Information, career guidance and counselling services are addressed to unemployed or and employees looking for a new job or a new professional occupation.  The entity responsible for employment services in the mainland is the Institute for Employment and Vocational Training (IEFP, P.I.). In addition to face-to-face services, there is online support through the portal Via@s-The guidance portal.

 

Vocational education and training institutions

Information, career guidance and counselling services are provided by teachers and counsellors.

The administrative management of these services is the responsibility of the training centres under the supervision of the  National Agency for Qualification and Vocational Education, P.I. (ANQEP, P.I.) and IEFP, P.I.

 

Youth Guarantee

In the context of the Youth Guarantee, the development of an Integrated Information and Guidance System for Qualification and Employment is foreseen, which includes information and guidance activities.

There is a network of support partners in the definition of the professional path and active job search, composed of several entities with educational, training, employment, social, security and youth competences that allows the identification, support and referral of young people in a NEET situation.

The reform of the school and professional guidance system, foreseen in the Youth Guarantee, has the purpose of facilitating the articulation between school and professional guidance, and the insertion in education and vocational training courses, through an articulated intervention of the Qualification Centres, the Psychology and Guidance Services (SPO) of the educational establishments, the public employment services and other entities that carry out activities of information and guidance recognised by the State.

The dissemination of the Youth Guarantee programme, in terms of guidance and professional support services at non-higher and higher education establishments is ensured by the involvement of the Directorate-General for Education and the Directorate-General for Higher Education.

The involvement as partner of the Institute for Employment and Vocational Training, P.I. (IEFP, P.I.) and the National Agency for Qualification and Vocational Education, P.I. (ANQEP, P.I.) guarantees its dissemination in the services of guidance and professional counselling services integrated in the services of public employment and vocational training services.

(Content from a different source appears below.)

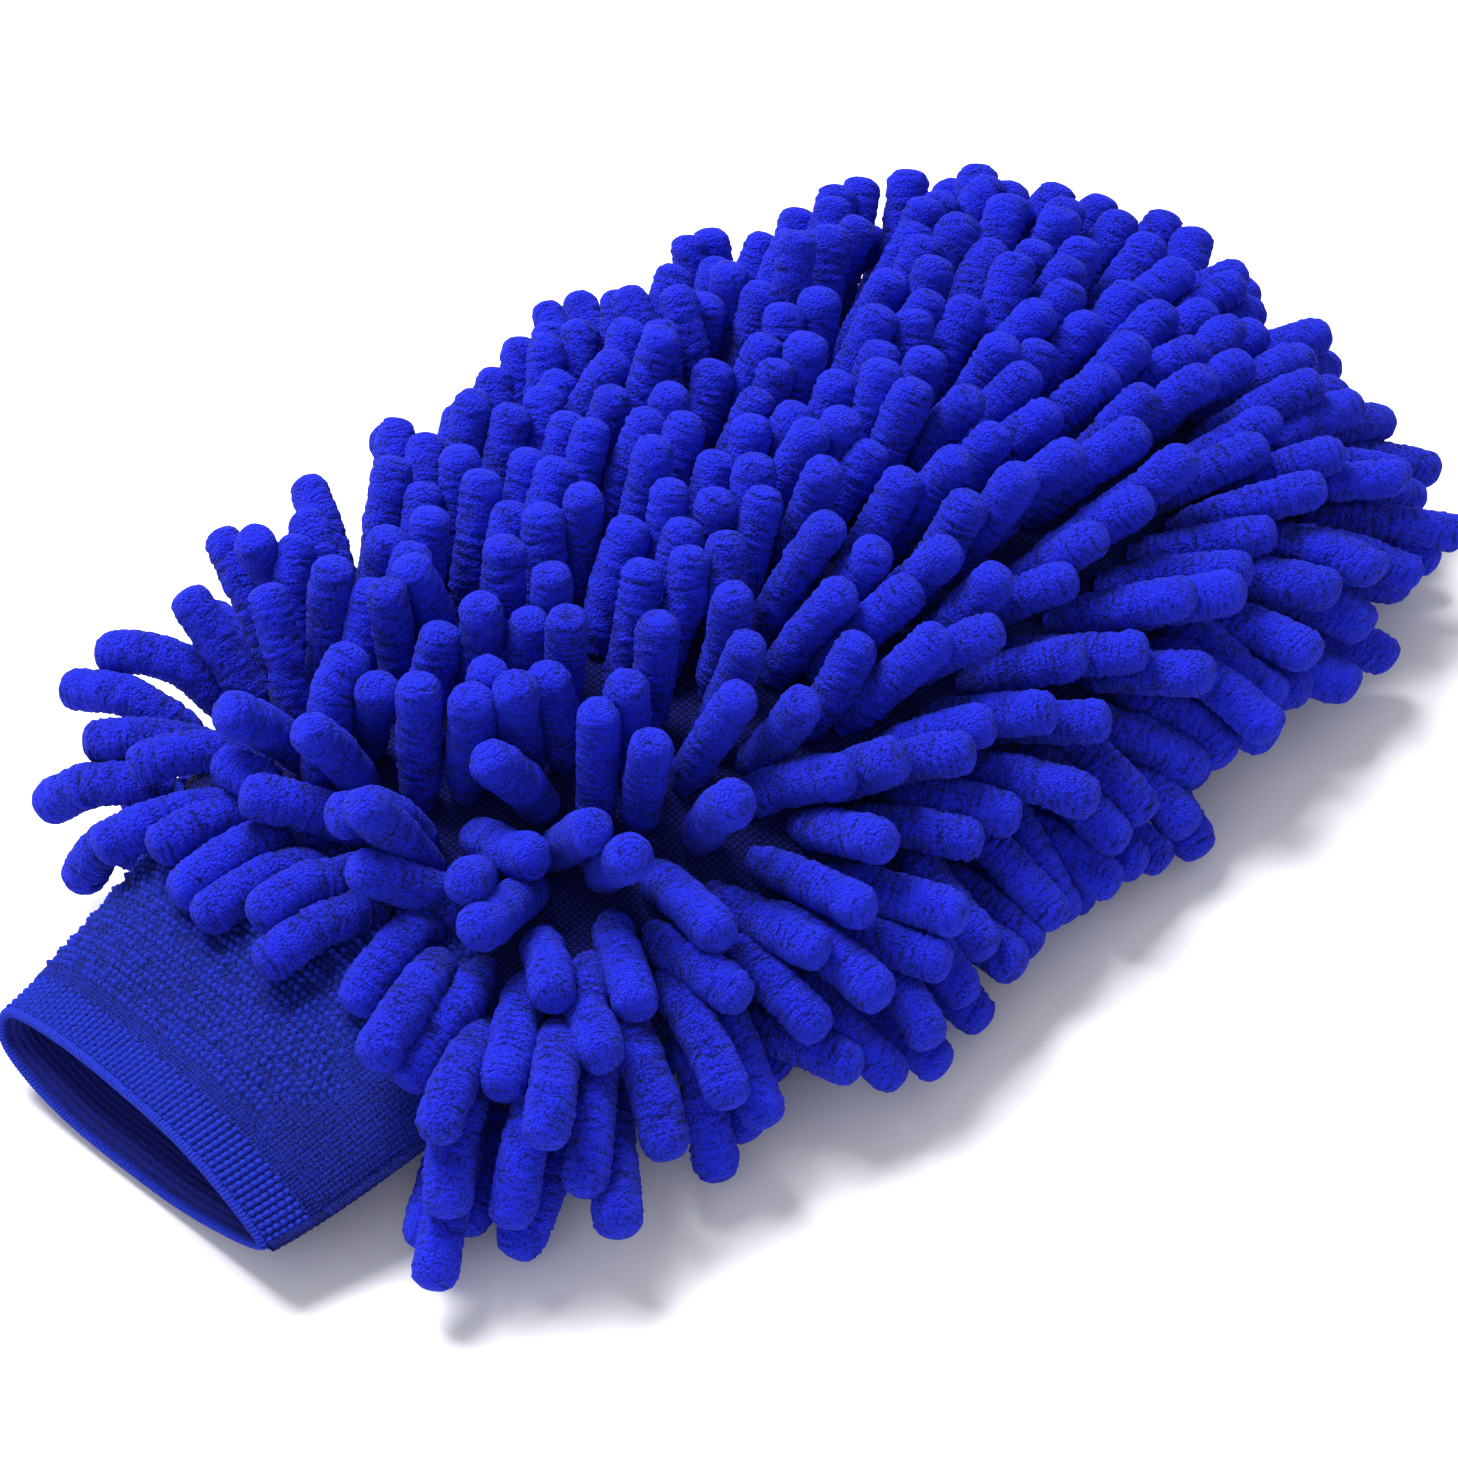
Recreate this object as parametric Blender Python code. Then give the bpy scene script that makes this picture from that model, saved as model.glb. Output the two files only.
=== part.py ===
"""Chenille wash mitt: a bag of two knitted panels with rows of fingers, a lining and a knitted cuff.

Metres, +Z up. The origin is on the surface that the mitt lies on, under the middle of its box.
+Y points to the closed fingertip end, -Y to the open cuff, and X runs across the palm.
"""

import math

import bmesh
import bpy

# Overall size
LENGTH = 0.310  # cuff rim to the tips of the last fingers
PILE_LENGTH = 0.2776  # the stretch that the chenille covers
PILE_WIDTH = 0.176
PILE_HEIGHT = 0.0730
FINGER_REACH = 0.019  # how far the fingers stand past the bag's sewn edge
OUTLINE_EXPONENT = 3.6  # of the superellipse that outlines the bag and the pile from above
OUTLINE_END = 0.985  # the share of that superellipse that is used, so that its ends are blunt

# Bag of two sewn panels
EDGE_HEIGHT = 0.024  # of the sewn edge, where the two panels meet
BAG_RISE = 0.021  # upper panel above the sewn edge
BAG_DROP = 0.0095  # lower panel below it
BAG_FULLNESS = 2.4  # exponent of the bag's cross-section
BACKING = 0.0012
LINING = 0.0006
LINING_INSET = 0.0075  # the lining keeps clear of the seam allowance
SEAM_ALLOWANCE = 0.005
SEAM_THICKNESS = 0.0010

# Cuff
CUFF_SEAM_Y = -0.0955
CUFF_HALF_WIDTH = (0.0487, 0.038)  # at the seam and at the rim
CUFF_HALF_HEIGHT = (0.012, 0.0108)
CUFF_RIM_HEIGHT = 0.013  # centre of the open rim above the table
CUFF_KNIT = 0.0015
CUFF_INNER = 0.0008
ELASTIC = 0.0008
RIB_BAND = 0.008
RIB_DEPTH = 0.0005
RIB_COUNT = 36
ROLLED_EDGE = 0.0016
INNER_LAYER_LENGTH = 0.050
CORNER_SHARPNESS = 0.22  # pinches the cuff's side with the seam into a corner
WELT_WIDTH = 0.0022  # the cuff's side seam
WELT_THICKNESS = 0.0014
JOIN_ALLOWANCE = 0.0018

# Chenille rows
ROWS = 14
FINGERS_OVER_CUFF = 0.026  # how far the first fingers hang over the cuff
OVERHANG_STEPS = (3, 2)  # stations past the cuff seam and past the bag's tip
BAG_STEPS = 25
TIP_CROWDING = 1.35  # sets the stations closer together towards the tip
TURN_STATIONS = 5
FINGER_WAIST = 0.09  # how much lower the pile is between two fingers
CUFF_PILE = 0.0075  # how far the first fingers stand off the cuff
CUFF_CLEARANCE = 0.0036  # under those fingers, where the pile's flats would cut the round side
CORE_SHARE = 0.55  # least width of the rows' roots, as a share of the pile's
PILE_FADE = 5  # exponent of the pile's fall towards both ends
PILE_FULLNESS_ABOVE = 3.0  # exponents of the pile's cross-section
PILE_FULLNESS_BELOW = 6.0
FLAT_SHARE = 1.04  # presses the middle of the underside flat

GAP = 0.0004
ROW_GAP = 0.03  # share of a row's width left free on each side
ARC_SAMPLES = 240
RING_STATIONS = 36
EDGE_STEPS = 44
WELT_STEPS = 6
BEAD_SIDES = 6

MID_Y = (LENGTH - PILE_LENGTH) / 2
RIM_Y = -LENGTH / 2
TIP_Y = LENGTH / 2
BAG_TIP_Y = TIP_Y - FINGER_REACH
PILE_HALF = PILE_LENGTH / 2
BAG_HALF = PILE_HALF - FINGER_REACH
CUFF_LENGTH = CUFF_SEAM_Y - RIM_Y

ULTRAMARINE = (0.020, 0.027, 0.62)
DEEP_BLUE = (0.012, 0.016, 0.36)
LINING_BLUE = (0.010, 0.014, 0.26)
THREAD_BLUE = (0.030, 0.040, 0.70)


def clear_scene():
    for obj in list(bpy.data.objects):
        bpy.data.objects.remove(obj, do_unlink=True)


def fabric(name, colour, roughness):
    material = bpy.data.materials.new(name)
    material.use_nodes = True
    shader = material.node_tree.nodes["Principled BSDF"]
    shader.inputs["Base Color"].default_value = (*colour, 1.0)
    shader.inputs["Roughness"].default_value = roughness
    shader.inputs["Metallic"].default_value = 0.0
    material.diffuse_color = (*colour, 1.0)
    return material


def from_axis(vertex):
    return math.hypot(vertex.co.x, vertex.co.z - centre_height(vertex.co.y))


def skin(name, loops, material, ring=False):
    """One closed body through loops of equal length, capped at both ends or, as a ring, joined end to start.

    Each four corners are split from the one nearer the mitt's axis, so neighbouring facets stay parallel.
    """
    bm = bmesh.new()
    rings = [[bm.verts.new(point) for point in loop] for loop in loops]
    pairs = list(zip(rings, rings[1:]))
    if ring:
        pairs.append((rings[-1], rings[0]))
    for first, second in pairs:
        for i in range(len(first)):
            j = (i + 1) % len(first)
            four = (first[i], first[j], second[j], second[i])
            if from_axis(four[0]) < from_axis(four[1]):
                halves = ((0, 1, 2), (0, 2, 3))
            else:
                halves = ((0, 1, 3), (1, 2, 3))
            for half in halves:
                bm.faces.new([four[corner] for corner in half])
    if not ring:
        bm.faces.new(rings[0])
        bm.faces.new(rings[-1])
    bmesh.ops.recalc_face_normals(bm, faces=bm.faces)
    mesh = bpy.data.meshes.new(name)
    bm.to_mesh(mesh)
    bm.free()
    mesh.shade_smooth()
    mesh.set_sharp_from_angle(angle=math.radians(40))
    mesh.materials.append(material)
    obj = bpy.data.objects.new(name, mesh)
    bpy.context.scene.collection.objects.link(obj)
    return obj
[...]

The Youth Guarantee's partners network  is identified in the programme’s online portal.

 

Funding

The Operational Programme for Human Capital (POCH) foresees €176,5M for axis 4- Quality and innovation of the education and training system. Of these amounts, € 175M are financed by the European Social Fund and €26,5M are the national counterpart.

Until 2020, under the tutelage of the Ministry of Education, nearly €30M are planned for Professional Guidance Services in a school context, within the framework of the Development action for Psychology and Guidance Services (SPO) for psychologists and psychology technicians in basic and secondary schools.

These funds are intended for training and the acquisition of support materials, as well as for the recruitment of psychologists, in order to achieve the goal of one psychologist for every 1,140 students, according to the goals set for 2023.

Nationally, in 2016 the State Budget for the Ministry of Education  foresaw an allocation of funds of  €13,786,610 for psychology and guidance services, distributed as follows: €9,676,360 for basic and secondary schools and €4.110.250  for local autarchies - under delegated powers.

 

Quality assurance

Career guidance and counselling services are assessed according to their respective context.

The services within the education system, under the tutelage of the Ministry of Education, are assessed by the assessment system of the preschool education and basic and secondary education establishments, through self and external assessment.

Self-assessment of schools is mandatory, constituting as an instrument in which each school assesses its activities, and presents its financial management.

External assessment is the responsibility of the General Inspection of Education and Science (IGEC) according to the framework documents Schools’ external assessment 2016-2017.

The assessment is made taking into account the analysis of the fundamental documents of the school group: the self-assessment, the students' academic success indicators, the answers to the community satisfaction survey questions and the interviews made with the community.

The reports identify the strongpoints, those that need improvement, and provide indications for the improvement of each school's plans, in coordination with the administration and educational community.

Recently, a Working Group on Schools’ External Assessment was created, whose mission is to analyse the references and methodologies of the current Programme for Schools' External Assessment in order to propose a new model for the external assessment of educational and teaching establishments from the 2017-18 academic year onwards.

In the framework of the funding made by the European Social Fund, the Operational Programme for Human Capital (POCH), axis 4-Quality and innovation of education and training system, in particular, schedules assessments of measures to promote the quality of education and training, including the assessment of interventions to improve the quality of the education and training system and the development of Psychology and Guidance Services (SPO).